Maybe, but you should consider the possibility that WI-Bob has other reasons that he doesn’t articulate consciously: for example, “it’s not just that I want to have fun right now, it’s that I’m anxious about this particular task, I know I’ll feel that anxiety when I’m working on it, and I don’t want to face that right now” (to take one example). Bring this into the open, and the negotiation might look quite different. (E.g. are there ways to assuage the anxiety in advance? That might help.)
This sounds good in theory. But in my experience, WorthIt-Bob doesn’t usually argue rationally.
I didn’t say anything about WorthIt-Bob having to be rational… you’ve dealt with irrational people before, and you can deal with irrational sub-agents, too. Heck, you can even train your pets, right?
In particular, Orthonomal has some great advice for dealing with people and sub-agents alike: figure out all their feelings on the issue, even the ones they didn’t know they had. Then they might turn out more rational than you thought, or you might gain access to the root of their irrationality. Either way, you get a better model for them, and you probably need it.
Actually, I haven’t consciously modelled other people or myself. The feelings of other people usually seem rather clear to me, and for myself, I dealt with these problems on a case-by-case basis until recently. However, I am not content with the success of this case-by-case approach anymore, so I’m interested in changing that.
Concerning modelling people: How would one go about to do that? Are there any sequences on this topic, or could you recommend a book or something?
Exactly. A prerequisite skill here is sufficient introspection to surface the real motivations for a behavior or impulse (where “real” means the motivations that are cruxy, the ones that change based on the circumstances), instead of your confabulations or your self-model.
This sounds good in theory. But in my experience, WorthIt-Bob doesn’t usually argue rationally.
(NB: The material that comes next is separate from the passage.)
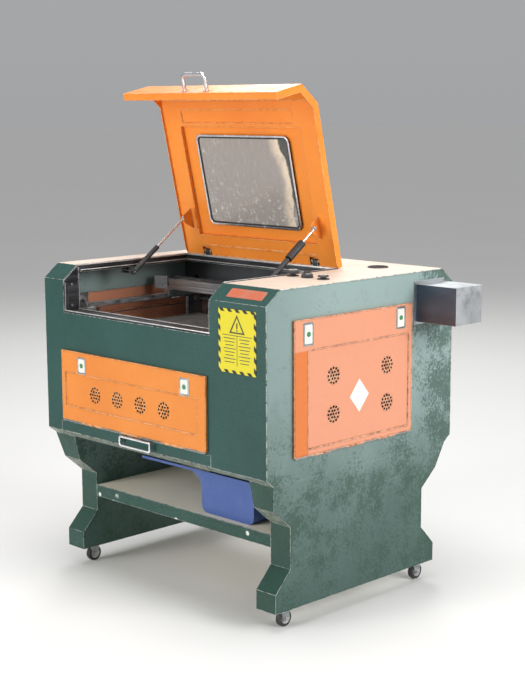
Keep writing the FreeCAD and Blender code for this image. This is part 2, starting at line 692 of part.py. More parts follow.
def drawer_pull():
    """Round-cornered chrome loop held off the drawer front by two legs."""
    reach = (-PULL_REACH, -PULL_REACH + 7)
    window = rounded_plate(grown(PULL_X, -PULL_BAR), grown(reach, 1), grown(PULL_Z, -PULL_BAR), 4, Y_AXIS)
    loop = rounded_plate(PULL_X, reach, PULL_Z, 9, Y_AXIS).cut(window)
    rims = [e for e in loop.Edges if abs(e.tangentAt(e.FirstParameter).y) < 0.01]
    loop = loop.makeFillet(1.5, rims)
    legs = [box(about(x, 2), (reach[1] - 2, 0), grown(PULL_Z, -11)) for x in grown(PULL_X, -PULL_BAR / 2)]
    return join([loop] + legs)


# Laser tube, optics and electronics

def tube_box():
    outer = box((WIDTH, WIDTH + TUBE_BOX_L), TUBE_BOX_Y, TUBE_BOX_Z)
    flange = box((WIDTH, WIDTH + SHEET), grown(TUBE_BOX_Y, 9), grown(TUBE_BOX_Z, 9))
    inner = box((WIDTH - 1, WIDTH + TUBE_BOX_L - SHEET), grown(TUBE_BOX_Y, -SHEET), grown(TUBE_BOX_Z, -SHEET))
    return join([outer, flange]).cut(inner)


def laser_tube():
    """Glass tube with a metal electrode closing each end."""
    start = (TUBE_X[0], TUBE_Y, BEAM_Z)
    glass = ring(TUBE_R, TUBE_R - 3, start, X_AXIS, TUBE_X[1] - TUBE_X[0])
    caps = [rod(18, (x, TUBE_Y, BEAM_Z), X_AXIS, 15) for x in (TUBE_X[0] - 15, TUBE_X[1])]
    plugs = [rod(TUBE_R - 3, (x, TUBE_Y, BEAM_Z), X_AXIS, 6) for x in (TUBE_X[0], TUBE_X[1] - 6)]
    return group([glass, join([caps[0], plugs[0]]), join([plugs[1], caps[1]])])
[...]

He acknowledges the existence of rational arguments of not fulfilling the wish in question (be it eating a cake, delaying work, whatever). He just doesn’t care about these rational arguments.
An internal dialogue, as I’ve had it (slightly paraphrased, of course): NWI-Bob feels the wish to delay work arise. Thought: I acknowledge that delaying work right now would be more fun than not delaying work, but the deadline of the project I’m working on is approaching and if I delay my work now, I will have problems meeting this deadline. Therefor, I should work now and do some leisure activity later on. WI-Bob: Yeah, these arguments are pretty good, and I know it will be bad. However, that lies in the future, and I want to have fun right now. NWI-Bob: That’s not a very smart approach. Just continuing to work for 2 more hours will make me happy, and you will achieve happiness in the free time afterwards. WI-Bob: Yes, that sure is an intelligent idea, but I still want to have fun right now.
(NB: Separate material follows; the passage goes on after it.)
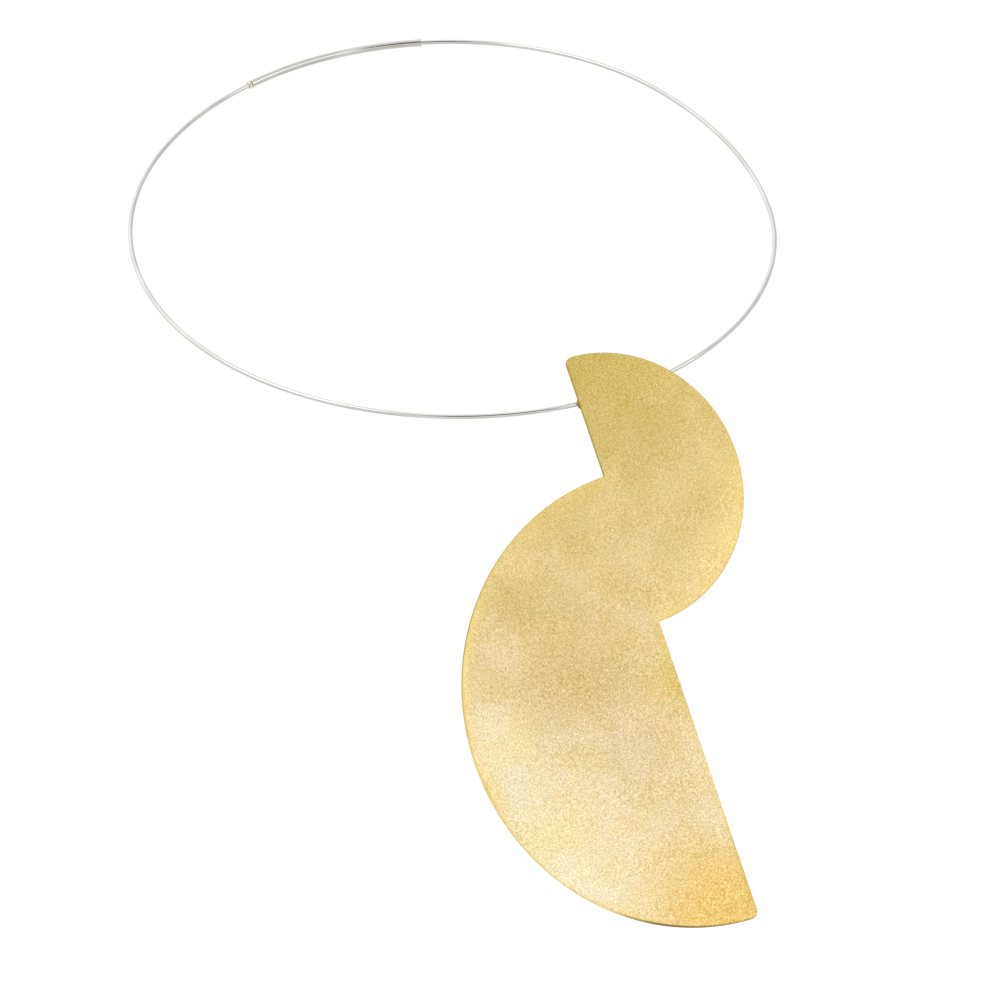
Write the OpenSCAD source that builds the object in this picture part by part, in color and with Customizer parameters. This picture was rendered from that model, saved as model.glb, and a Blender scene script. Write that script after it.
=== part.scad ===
// Pendant choker: a rigid neck wire closed by a push-in sleeve at the nape, with a flat gold
// pendant of two offset half discs that swings on the wire by a tube soldered to its back.
// Origin: the middle of the neck opening. The front faces -Y, +X is to the right seen from the
// front, and the ring slopes up to the nape. All sizes are in millimetres.

/* [Neck wire] */
// Diameter of the round wire
wire_d = 1.0; // [0.8:0.05:1.1]
// Slope of the ring, nape above front, in degrees
ring_slope = 45; // [30:1:55]
// From the middle of the neck to the middle of the wire at the front, and at the nape
front_reach = 75; // [65:1:80]
// How far the ring is out of round: 0 is a circle
out_of_round = 1.2; // [0:0.05:1.5]

/* [Clasp] */
// Outer diameter of the sleeve that closes the ring
sleeve_d = 1.65; // [1.6:0.05:1.8]
// Bore of the sleeve
sleeve_bore = 1.15; // [1.15:0.01:1.2]
// Diameter of the thin rim at the sleeve's mouth
rim_d = 1.95; // [1.85:0.05:2.4]
// Length of the round bead that ends the sleeve, along the wire
bead_length = 0.8; // [0.6:0.1:1.2]

/* [Pendant] */
// Radius of the small half disc, on the right
small_r = 30; // [25:0.1:34]
// Radius of the large half disc, on the left
large_r = 50; // [45:0.1:56]
// How far the large half disc starts below the small one, along their straight line
disc_offset = 26.7; // [18:0.1:34]
// How much more than half of its disc the small one keeps, across its straight side
small_more = 0.8; // [0:0.1:2]
// Thickness of the plate
plate_t = 0.8; // [0.6:0.1:2]
// Rounding of the two outer corners
corner_r = 1.7; // [0.5:0.1:3]
// From the middle of the bail tube to the small half disc's straight side, towards the left
line_out = 8.2; // [5:0.1:9]
// How far the large half disc's straight side lies to the right of the small one's
line_step = 1.2; // [0.5:0.1:2]
// Height of the plate's top above the middle of the bail tube
top_above_bail = 10.2; // [6:0.1:16]

/* [Bail tube] */
// Wall of the tube soldered to the back
bail_wall = 0.3; // [0.18:0.01:0.4]
// Gap between the wire and the tube where they come closest
bail_gap = 0.07; // [0.05:0.01:0.15]
// How far short of the plate's straight side the tube ends
bail_inset = 0.3; // [0.25:0.05:2]
// How deep the solder seats the tube into the plate
solder_depth = 0.15; // [0.1:0.01:0.2]

/* [Hidden] */

// Four bends make the ring. They meet where their outward directions have the slopes of a
// triangle with sides of 7, 24 and 25, so their centres lie on such a triangle too, the ends of
// neighbours are one and the same circle, and the ring closes exactly.
meet = atan2(7, 24);
corner_bend_r = front_reach - 24 * 7 / 25 * out_of_round;
right_bend_r = corner_bend_r + 24 * out_of_round;
left_bend_r = corner_bend_r + 7 * out_of_round;
right_centre = [-24 * 24 / 25 * out_of_round, 0];
left_centre = [7 * 7 / 25 * out_of_round, 0];
nape_centre = [0, front_reach - corner_bend_r];
front_centre = -nape_centre;

// Outward directions, counted from +X towards the nape, between which the sleeve lies, and
// between which the wire's two ends leave a space inside it
sleeve_from = 68;
sleeve_to = 105;
plug_end = 84;
fixed_end = 92;
rim_length = 0.35;
bead_gap = 0.05;
bead_bore = wire_d + 0.1;

// The tube is straight and the wire in it is curved, so the bore leaves room for how far the
// wire bows over the tube's length, and the tube's axis lies inside the wire's line at the
// front by half of that
bail_length = 2 * (line_out - bail_inset);
wire_bow = corner_bend_r - sqrt(corner_bend_r ^ 2 - (bail_length / 2) ^ 2);
bail_reach = front_reach - wire_bow / 2;
bail_bore = wire_d + wire_bow + 2 * bail_gap;
bail_d = bail_bore + 2 * bail_wall;

// Heights of the two half discs' centres against the bail tube's axis
small_z = top_above_bail - small_r;
large_z = top_above_bail - disc_offset - large_r;
// Where the plate lies in front of the bail tube's axis
plate_back = bail_d / 2 - solder_depth;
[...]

The dialogue continues in the same vein. Most of the time, it ends with NWI-Bob making a last argument, and WI-Bob not responding because he just doesn’t have any arguments besides “I want that right now.” However, despite his lack of response, his will often perseveres.
Maybe, but you should consider the possibility that WI-Bob has other reasons that he doesn’t articulate consciously: for example, “it’s not just that I want to have fun right now, it’s that I’m anxious about this particular task, I know I’ll feel that anxiety when I’m working on it, and I don’t want to face that right now” (to take one example). Bring this into the open, and the negotiation might look quite different. (E.g. are there ways to assuage the anxiety in advance? That might help.)
I didn’t say anything about WorthIt-Bob having to be rational… you’ve dealt with irrational people before, and you can deal with irrational sub-agents, too. Heck, you can even train your pets, right?
In particular, Orthonomal has some great advice for dealing with people and sub-agents alike: figure out all their feelings on the issue, even the ones they didn’t know they had. Then they might turn out more rational than you thought, or you might gain access to the root of their irrationality. Either way, you get a better model for them, and you probably need it.
Thank you both for this advice.
Actually, I haven’t consciously modelled other people or myself. The feelings of other people usually seem rather clear to me, and for myself, I dealt with these problems on a case-by-case basis until recently. However, I am not content with the success of this case-by-case approach anymore, so I’m interested in changing that.
Concerning modelling people: How would one go about to do that? Are there any sequences on this topic, or could you recommend a book or something?
Exactly. A prerequisite skill here is sufficient introspection to surface the real motivations for a behavior or impulse (where “real” means the motivations that are cruxy, the ones that change based on the circumstances), instead of your confabulations or your self-model.